I get this question a lot.  The smallest example is model number 1 from the GAMS model library [1]: a tiny transportation model (originally from [2]). The linear programming (LP) model looks like:

\[\begin{align} \min \>&z \\ &z = \sum_{i,j} c_{i,j} x_{i,j}&&\text{(cost)}\\ &\sum_j x_{i,j} \le a_i \>\forall i &&\text{(supply)}\\ &\sum_i x_{i,j} \ge b_j \>\forall j &&\text{(demand)}\\ &x_{i,j} \ge 0 \end{align}\]

The model has only two source nodes and three destination nodes and the solution looks like:

                           LOWER          LEVEL          UPPER         MARGINAL

---- EQU cost                .              .              .             1.0000     

  cost  define objective function

---- EQU supply  observe supply limit at plant i

                 LOWER          LEVEL          UPPER         MARGINAL

seattle          -INF          350.0000       350.0000         EPS        
san-diego        -INF          550.0000       600.0000          .         

---- EQU demand  satisfy demand at market j

                LOWER          LEVEL          UPPER         MARGINAL

new-york       325.0000       325.0000        +INF            0.2250     
chicago        300.0000       300.0000        +INF            0.1530     
topeka         275.0000       275.0000        +INF            0.1260     

---- VAR x  shipment quantities in cases

                          LOWER          LEVEL          UPPER         MARGINAL

seattle  .new-york          .            50.0000        +INF             .         
seattle  .chicago           .           300.0000        +INF             .         
seattle  .topeka            .              .            +INF            0.0360     
san-diego.new-york          .           275.0000        +INF             .         
san-diego.chicago           .              .            +INF            0.0090     
san-diego.topeka            .           275.0000        +INF             .         

                           LOWER          LEVEL          UPPER         MARGINAL

---- VAR z                 -INF          153.6750        +INF             .         

  z  total transportation costs in thousands of dollars

There are quite a few things to say about this solution listing.

There are 6 equations in this model and 7 variables. The objective function is modeled as an equality here as GAMS does not really have the notion of an objective function: it has an objective variable. The objective variable \(z\) is a free variable i.e. it has bounds \(-\infty\) and \(\infty\). This is also a GAMS convention.
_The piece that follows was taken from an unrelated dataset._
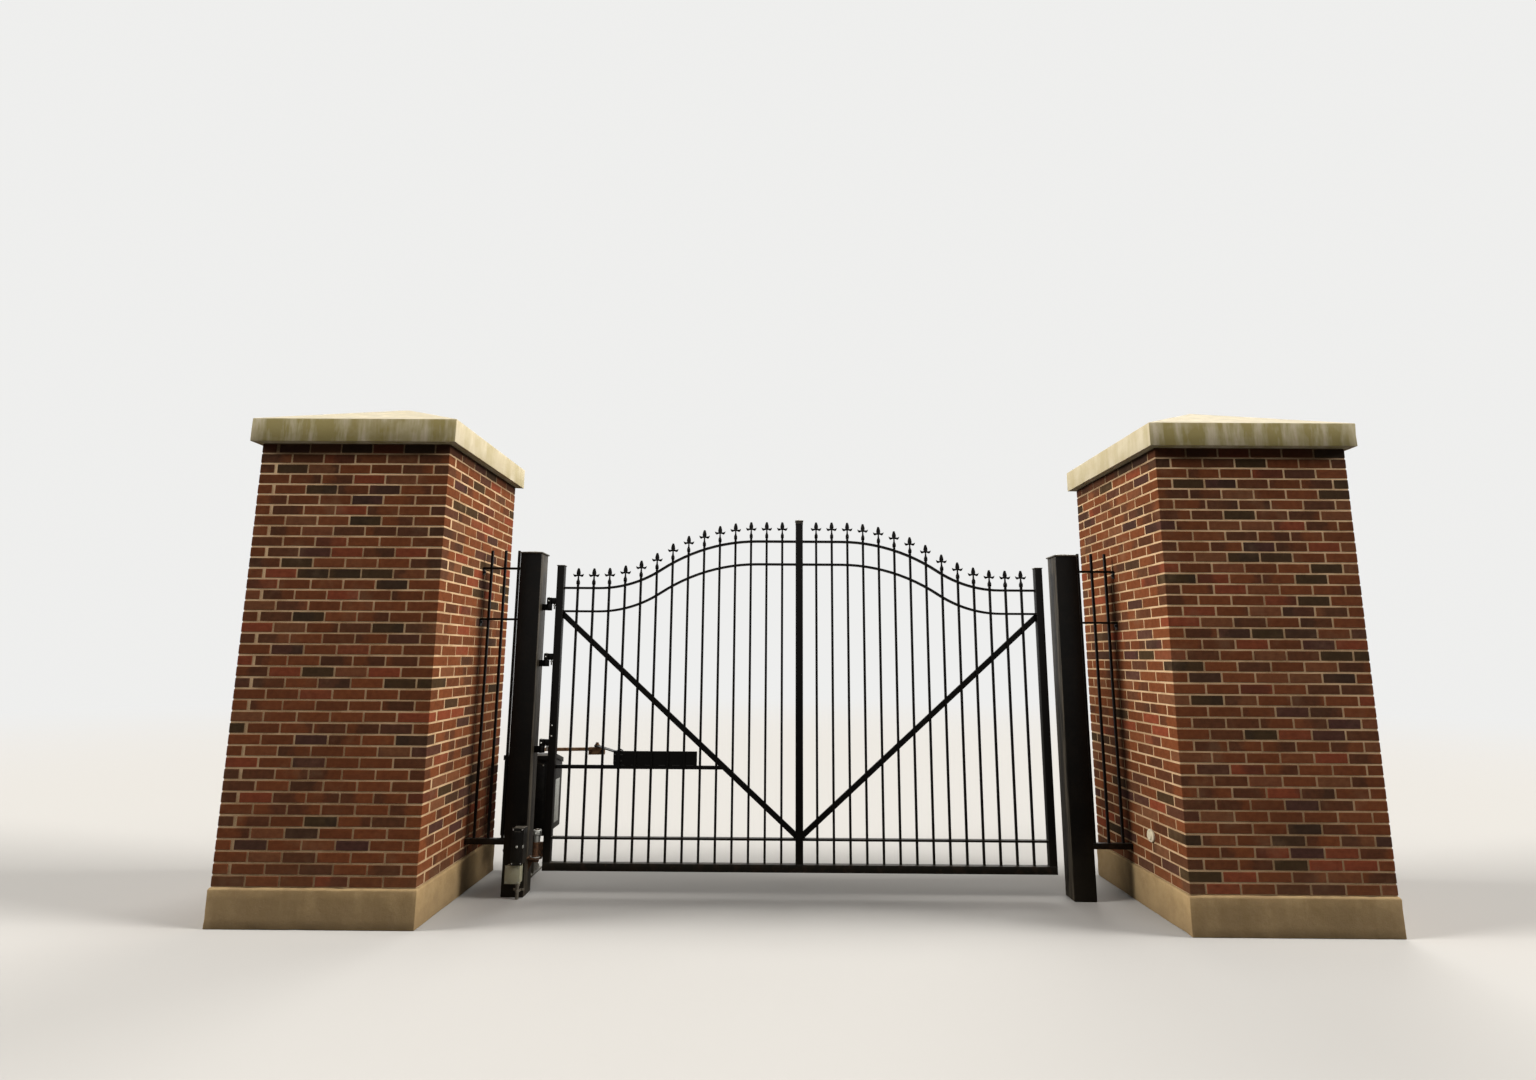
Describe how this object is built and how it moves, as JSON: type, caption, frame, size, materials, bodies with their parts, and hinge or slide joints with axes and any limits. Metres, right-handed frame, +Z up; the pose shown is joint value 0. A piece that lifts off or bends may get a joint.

The dots indicate a zero value. In the cost equation we can see the lower- and upper-bound are the same (both zero) indicating an equality. Note that this equation is rewritten as \(z - \sum_{i,j} c_{i,j} x_{i,j} = 0\) hence the bounds having a zero value.

The column marked MARGINAL are duals (for the rows) and reduced costs for the variables.

The row SUPPLY(‘SEATTLE’) has a marginal with a value of EPS. This means: this row is non-basic but with a zero dual. The EPS is used to signal this is a non-basic row: it the value was zero we could have deduced the row is basic. All basic rows and variables have a marginal that is zero. To verify we can count the basic and non-basic variables:

ROW/COLUMN                  MARGINAL      BASIS-STATUS

cost                           1.000         NB
supply('seattle')                EPS         NB
supply('san-diego')              .           B
demand('new-york')             0.2250        NB
demand('chicago')              0.1530        NB
demand('topeka')               0.1260        NB
x('seattle','new-york')          .           B
x('seattle','chicago')           .           B
x('seattle','topeka')          0.0360        NB
x('san-diego','new-york')        .           B
x('san-diego','chicago')       0.0090        NB
x('san-diego','topeka')          .           B
z                                .           B

All the variables and rows that have a marginal of zero are basic. There are 6 of them. This is identical to the number of equations. This conforms to what we would expect. The other 7 rows and columns have a non-zero marginal and are non-basic.

The occurrence of an EPS in the marginals indicates dual degeneracy. This indicates are multiple optimal solutions (to be precise: multiple optimal bases). Indeed here is an alternative solution found with a different LP solver:

                           LOWER          LEVEL          UPPER         MARGINAL

---- EQU cost                .              .              .             1.0000     

  cost  define objective function

---- EQU supply  observe supply limit at plant i

                 LOWER          LEVEL          UPPER         MARGINAL

seattle          -INF          300.0000       350.0000          .         
san-diego        -INF          600.0000       600.0000          .         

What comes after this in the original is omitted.